** start RECORDED INFORMATION **
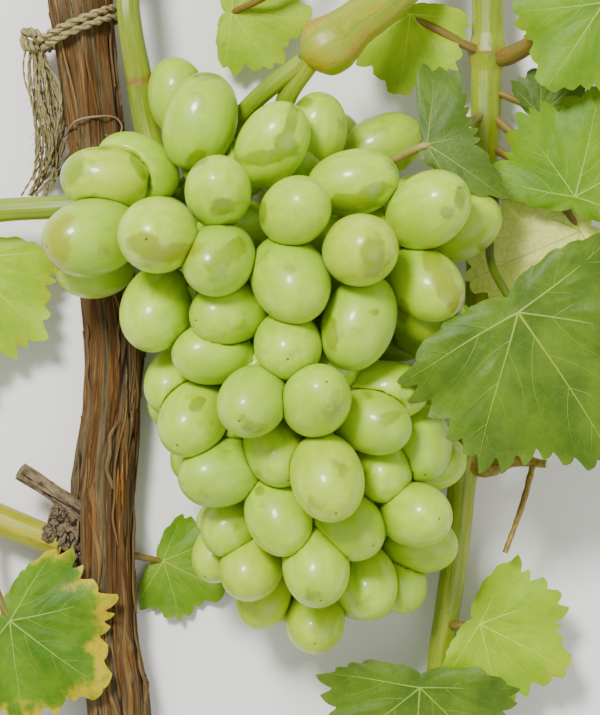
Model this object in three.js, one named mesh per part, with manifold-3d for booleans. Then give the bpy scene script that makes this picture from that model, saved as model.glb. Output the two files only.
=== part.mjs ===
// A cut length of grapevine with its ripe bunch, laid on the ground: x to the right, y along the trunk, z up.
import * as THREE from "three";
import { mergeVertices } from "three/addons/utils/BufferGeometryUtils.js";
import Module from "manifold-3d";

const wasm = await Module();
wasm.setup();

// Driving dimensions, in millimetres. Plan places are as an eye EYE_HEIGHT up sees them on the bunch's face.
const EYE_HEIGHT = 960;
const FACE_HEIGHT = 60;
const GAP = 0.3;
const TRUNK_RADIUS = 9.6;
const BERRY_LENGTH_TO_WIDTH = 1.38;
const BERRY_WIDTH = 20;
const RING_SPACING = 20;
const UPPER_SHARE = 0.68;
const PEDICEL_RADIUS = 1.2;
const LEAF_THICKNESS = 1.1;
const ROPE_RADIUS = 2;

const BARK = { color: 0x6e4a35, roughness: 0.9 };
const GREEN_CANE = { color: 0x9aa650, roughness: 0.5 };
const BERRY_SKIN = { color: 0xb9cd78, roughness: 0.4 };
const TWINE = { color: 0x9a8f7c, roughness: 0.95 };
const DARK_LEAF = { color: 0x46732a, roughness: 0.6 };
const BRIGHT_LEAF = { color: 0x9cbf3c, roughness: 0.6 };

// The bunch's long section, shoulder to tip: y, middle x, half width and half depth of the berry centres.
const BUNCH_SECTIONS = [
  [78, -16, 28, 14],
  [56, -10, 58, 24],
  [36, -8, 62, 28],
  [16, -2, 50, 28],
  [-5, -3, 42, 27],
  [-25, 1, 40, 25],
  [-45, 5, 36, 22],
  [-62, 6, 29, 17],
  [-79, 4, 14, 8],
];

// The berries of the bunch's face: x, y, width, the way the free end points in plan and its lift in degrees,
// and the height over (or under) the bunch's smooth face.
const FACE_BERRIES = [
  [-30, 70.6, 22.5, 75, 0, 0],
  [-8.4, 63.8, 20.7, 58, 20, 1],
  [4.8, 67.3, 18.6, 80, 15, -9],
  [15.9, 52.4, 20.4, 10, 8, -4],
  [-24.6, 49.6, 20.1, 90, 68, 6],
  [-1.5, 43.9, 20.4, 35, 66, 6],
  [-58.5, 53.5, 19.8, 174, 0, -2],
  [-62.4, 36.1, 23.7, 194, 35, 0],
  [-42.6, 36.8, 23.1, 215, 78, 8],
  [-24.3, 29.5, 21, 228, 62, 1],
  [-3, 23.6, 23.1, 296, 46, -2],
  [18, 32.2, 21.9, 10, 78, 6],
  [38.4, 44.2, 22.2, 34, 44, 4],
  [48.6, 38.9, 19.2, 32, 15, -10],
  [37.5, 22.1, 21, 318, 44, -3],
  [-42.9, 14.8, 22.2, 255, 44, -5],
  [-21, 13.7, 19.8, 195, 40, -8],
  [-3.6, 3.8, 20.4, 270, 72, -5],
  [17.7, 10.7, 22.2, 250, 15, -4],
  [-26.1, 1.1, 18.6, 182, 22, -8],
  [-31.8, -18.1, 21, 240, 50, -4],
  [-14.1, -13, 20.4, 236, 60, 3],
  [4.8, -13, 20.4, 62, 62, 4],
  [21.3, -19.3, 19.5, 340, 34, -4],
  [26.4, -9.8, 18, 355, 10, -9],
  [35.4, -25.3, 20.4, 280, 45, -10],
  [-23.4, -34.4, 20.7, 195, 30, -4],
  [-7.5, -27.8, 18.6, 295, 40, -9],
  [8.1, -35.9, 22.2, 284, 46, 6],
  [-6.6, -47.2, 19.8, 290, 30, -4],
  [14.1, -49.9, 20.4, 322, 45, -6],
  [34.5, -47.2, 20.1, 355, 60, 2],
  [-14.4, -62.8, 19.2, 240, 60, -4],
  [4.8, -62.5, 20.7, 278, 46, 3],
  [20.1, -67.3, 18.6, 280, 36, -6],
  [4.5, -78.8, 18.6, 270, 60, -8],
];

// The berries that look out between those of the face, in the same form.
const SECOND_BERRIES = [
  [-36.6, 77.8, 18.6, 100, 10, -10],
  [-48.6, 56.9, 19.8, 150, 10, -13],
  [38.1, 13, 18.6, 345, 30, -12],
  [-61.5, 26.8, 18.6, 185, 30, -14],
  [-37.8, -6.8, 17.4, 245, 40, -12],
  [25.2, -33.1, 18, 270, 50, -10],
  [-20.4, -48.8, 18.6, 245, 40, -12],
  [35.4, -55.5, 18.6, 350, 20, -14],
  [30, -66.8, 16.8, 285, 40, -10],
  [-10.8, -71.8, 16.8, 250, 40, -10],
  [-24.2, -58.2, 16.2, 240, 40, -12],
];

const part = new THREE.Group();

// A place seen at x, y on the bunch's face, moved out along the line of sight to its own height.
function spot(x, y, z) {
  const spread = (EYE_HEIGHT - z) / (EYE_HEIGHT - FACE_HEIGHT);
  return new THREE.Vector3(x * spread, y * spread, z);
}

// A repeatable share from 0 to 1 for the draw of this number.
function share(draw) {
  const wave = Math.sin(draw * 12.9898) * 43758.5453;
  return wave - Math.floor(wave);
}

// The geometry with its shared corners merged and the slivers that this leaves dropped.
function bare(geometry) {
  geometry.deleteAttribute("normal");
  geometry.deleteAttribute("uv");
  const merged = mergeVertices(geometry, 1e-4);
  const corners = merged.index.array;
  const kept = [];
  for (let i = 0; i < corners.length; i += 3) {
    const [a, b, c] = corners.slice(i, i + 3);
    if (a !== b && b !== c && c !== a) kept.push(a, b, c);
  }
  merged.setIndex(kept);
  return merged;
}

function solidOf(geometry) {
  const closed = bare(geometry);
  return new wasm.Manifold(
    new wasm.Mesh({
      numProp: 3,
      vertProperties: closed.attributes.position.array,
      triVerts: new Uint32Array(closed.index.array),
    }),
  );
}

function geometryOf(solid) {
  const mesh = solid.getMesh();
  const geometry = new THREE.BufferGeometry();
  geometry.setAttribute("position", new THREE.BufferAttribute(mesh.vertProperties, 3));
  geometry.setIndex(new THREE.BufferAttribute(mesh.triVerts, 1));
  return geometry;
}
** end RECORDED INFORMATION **
** start RECORDED INFORMATION **
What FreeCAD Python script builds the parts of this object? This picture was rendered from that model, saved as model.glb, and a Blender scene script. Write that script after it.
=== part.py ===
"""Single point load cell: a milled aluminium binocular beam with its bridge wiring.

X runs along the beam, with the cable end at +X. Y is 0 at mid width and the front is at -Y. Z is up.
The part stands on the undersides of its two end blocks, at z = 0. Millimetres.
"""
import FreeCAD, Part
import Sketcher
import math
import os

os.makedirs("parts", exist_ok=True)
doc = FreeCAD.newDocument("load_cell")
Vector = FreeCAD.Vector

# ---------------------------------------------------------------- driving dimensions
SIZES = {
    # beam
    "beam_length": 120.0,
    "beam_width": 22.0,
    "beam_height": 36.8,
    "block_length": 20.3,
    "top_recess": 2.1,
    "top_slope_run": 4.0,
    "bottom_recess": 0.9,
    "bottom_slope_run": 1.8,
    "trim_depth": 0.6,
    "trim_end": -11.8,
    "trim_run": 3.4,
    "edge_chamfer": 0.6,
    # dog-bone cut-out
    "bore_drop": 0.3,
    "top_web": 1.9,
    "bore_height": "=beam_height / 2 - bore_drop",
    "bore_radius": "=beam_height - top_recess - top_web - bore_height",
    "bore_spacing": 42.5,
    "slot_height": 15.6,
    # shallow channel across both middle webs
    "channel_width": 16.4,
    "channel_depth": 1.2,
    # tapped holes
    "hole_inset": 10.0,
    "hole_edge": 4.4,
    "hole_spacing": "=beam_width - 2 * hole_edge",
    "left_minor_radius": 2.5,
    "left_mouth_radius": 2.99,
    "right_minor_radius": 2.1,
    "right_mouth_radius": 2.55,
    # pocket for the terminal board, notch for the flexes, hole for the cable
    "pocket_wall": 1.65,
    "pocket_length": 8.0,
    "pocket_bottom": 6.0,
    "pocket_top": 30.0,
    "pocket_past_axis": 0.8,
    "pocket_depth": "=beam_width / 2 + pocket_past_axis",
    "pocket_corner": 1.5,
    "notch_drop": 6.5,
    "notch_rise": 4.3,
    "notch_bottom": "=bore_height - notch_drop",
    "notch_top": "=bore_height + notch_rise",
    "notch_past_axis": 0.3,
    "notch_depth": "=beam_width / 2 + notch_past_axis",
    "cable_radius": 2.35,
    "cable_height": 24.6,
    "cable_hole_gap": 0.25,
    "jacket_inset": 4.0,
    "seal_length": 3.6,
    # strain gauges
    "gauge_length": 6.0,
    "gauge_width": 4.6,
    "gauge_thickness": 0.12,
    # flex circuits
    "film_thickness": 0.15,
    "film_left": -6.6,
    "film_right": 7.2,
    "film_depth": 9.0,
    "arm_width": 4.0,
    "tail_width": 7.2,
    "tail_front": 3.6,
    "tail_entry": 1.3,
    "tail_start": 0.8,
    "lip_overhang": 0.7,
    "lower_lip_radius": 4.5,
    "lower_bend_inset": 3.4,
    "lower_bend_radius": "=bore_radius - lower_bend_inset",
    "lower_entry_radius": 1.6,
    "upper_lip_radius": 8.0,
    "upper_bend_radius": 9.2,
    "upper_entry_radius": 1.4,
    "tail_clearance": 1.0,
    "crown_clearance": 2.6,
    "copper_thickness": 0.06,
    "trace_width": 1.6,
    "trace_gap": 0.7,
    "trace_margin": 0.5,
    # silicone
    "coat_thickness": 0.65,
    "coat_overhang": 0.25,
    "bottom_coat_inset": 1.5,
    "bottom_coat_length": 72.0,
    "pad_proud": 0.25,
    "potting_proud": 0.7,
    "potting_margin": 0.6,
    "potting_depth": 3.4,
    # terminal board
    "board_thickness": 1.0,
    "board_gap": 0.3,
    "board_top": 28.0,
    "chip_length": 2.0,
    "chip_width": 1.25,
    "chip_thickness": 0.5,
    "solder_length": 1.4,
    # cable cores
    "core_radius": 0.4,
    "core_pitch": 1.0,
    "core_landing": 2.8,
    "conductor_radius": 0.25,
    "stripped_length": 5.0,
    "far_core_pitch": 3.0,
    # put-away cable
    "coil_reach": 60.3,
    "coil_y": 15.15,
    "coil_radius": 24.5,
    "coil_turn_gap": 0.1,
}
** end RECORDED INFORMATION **
** start RECORDED INFORMATION **
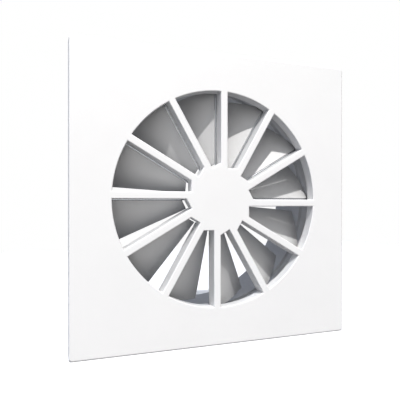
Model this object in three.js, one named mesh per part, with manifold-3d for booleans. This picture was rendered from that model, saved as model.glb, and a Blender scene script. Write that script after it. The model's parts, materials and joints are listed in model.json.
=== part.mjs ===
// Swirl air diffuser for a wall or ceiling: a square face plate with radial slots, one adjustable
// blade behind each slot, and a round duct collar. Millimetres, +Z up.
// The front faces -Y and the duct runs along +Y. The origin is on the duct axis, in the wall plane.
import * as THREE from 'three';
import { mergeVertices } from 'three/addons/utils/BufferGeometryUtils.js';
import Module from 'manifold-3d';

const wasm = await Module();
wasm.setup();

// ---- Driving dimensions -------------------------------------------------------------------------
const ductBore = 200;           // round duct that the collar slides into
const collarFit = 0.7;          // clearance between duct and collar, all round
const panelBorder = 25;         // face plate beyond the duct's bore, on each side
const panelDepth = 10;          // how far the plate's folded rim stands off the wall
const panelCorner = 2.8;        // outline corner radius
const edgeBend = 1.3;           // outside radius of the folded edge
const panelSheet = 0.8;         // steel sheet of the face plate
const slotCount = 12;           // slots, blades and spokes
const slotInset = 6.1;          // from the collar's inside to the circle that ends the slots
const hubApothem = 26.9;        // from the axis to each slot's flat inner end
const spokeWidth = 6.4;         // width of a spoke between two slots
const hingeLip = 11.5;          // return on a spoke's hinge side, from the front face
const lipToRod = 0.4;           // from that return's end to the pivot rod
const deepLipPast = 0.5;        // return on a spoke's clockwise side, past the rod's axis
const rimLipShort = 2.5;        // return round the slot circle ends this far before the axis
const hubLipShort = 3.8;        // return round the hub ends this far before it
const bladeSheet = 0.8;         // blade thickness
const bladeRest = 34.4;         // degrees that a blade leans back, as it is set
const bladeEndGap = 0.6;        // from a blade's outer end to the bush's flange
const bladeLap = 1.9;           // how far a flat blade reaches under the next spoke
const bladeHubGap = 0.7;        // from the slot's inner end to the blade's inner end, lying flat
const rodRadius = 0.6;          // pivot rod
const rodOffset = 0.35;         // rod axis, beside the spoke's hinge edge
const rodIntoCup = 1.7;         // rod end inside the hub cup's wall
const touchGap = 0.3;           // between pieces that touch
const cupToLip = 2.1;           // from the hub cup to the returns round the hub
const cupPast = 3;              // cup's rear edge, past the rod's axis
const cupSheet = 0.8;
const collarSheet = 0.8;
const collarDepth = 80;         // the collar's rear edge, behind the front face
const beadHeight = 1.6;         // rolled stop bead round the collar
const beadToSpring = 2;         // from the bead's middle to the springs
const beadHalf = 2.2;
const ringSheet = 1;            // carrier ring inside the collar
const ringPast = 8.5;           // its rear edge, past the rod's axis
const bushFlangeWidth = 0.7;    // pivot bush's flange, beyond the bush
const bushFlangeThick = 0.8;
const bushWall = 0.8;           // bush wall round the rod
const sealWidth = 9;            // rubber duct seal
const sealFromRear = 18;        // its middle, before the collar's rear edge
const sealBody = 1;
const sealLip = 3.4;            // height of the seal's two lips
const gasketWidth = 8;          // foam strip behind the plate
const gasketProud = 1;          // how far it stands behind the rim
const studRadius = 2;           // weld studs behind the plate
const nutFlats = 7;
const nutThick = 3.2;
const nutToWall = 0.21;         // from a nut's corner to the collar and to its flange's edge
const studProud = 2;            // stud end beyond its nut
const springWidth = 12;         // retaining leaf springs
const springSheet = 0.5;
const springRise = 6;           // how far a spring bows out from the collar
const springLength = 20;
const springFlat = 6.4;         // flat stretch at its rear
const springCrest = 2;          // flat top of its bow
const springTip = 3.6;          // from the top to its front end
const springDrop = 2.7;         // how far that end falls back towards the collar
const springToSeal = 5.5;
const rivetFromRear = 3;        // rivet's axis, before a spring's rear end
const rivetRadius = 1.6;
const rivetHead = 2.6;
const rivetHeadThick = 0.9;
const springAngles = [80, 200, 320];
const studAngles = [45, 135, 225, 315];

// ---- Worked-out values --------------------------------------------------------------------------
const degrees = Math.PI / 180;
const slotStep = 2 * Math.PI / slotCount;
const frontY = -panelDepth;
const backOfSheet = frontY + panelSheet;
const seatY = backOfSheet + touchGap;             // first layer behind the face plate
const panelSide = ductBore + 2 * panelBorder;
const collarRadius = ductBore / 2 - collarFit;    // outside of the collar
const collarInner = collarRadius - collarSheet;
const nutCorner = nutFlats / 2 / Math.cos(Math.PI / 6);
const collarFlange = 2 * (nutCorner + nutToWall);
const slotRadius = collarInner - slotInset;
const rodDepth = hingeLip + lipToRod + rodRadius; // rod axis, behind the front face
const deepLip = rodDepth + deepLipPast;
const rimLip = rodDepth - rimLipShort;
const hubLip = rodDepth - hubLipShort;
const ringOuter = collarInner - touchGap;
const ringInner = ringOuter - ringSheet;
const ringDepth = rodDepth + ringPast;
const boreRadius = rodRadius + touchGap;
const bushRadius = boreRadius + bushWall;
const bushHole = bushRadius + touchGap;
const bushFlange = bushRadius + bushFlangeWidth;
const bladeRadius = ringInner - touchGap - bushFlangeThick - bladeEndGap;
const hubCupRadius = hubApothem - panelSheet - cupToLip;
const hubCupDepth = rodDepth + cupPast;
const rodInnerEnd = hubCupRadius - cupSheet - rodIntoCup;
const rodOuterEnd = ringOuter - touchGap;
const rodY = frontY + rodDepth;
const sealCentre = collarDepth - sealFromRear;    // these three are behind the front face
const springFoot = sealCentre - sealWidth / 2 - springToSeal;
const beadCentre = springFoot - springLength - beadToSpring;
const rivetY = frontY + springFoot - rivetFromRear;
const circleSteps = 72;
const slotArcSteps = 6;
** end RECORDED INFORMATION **
• **GIVEN INSTRUCTION**: Reproduce verbatim the lines above, from the line with "What FreeCAD Python" through the line with "Vector = FreeCAD.Vector".

• **SOLUTION TO THIS PROBLEM**:
What FreeCAD Python script builds the parts of this object? This picture was rendered from that model, saved as model.glb, and a Blender scene script. Write that script after it.
=== part.py ===
"""Single point load cell: a milled aluminium binocular beam with its bridge wiring.

X runs along the beam, with the cable end at +X. Y is 0 at mid width and the front is at -Y. Z is up.
The part stands on the undersides of its two end blocks, at z = 0. Millimetres.
"""
import FreeCAD, Part
import Sketcher
import math
import os

os.makedirs("parts", exist_ok=True)
doc = FreeCAD.newDocument("load_cell")
Vector = FreeCAD.Vector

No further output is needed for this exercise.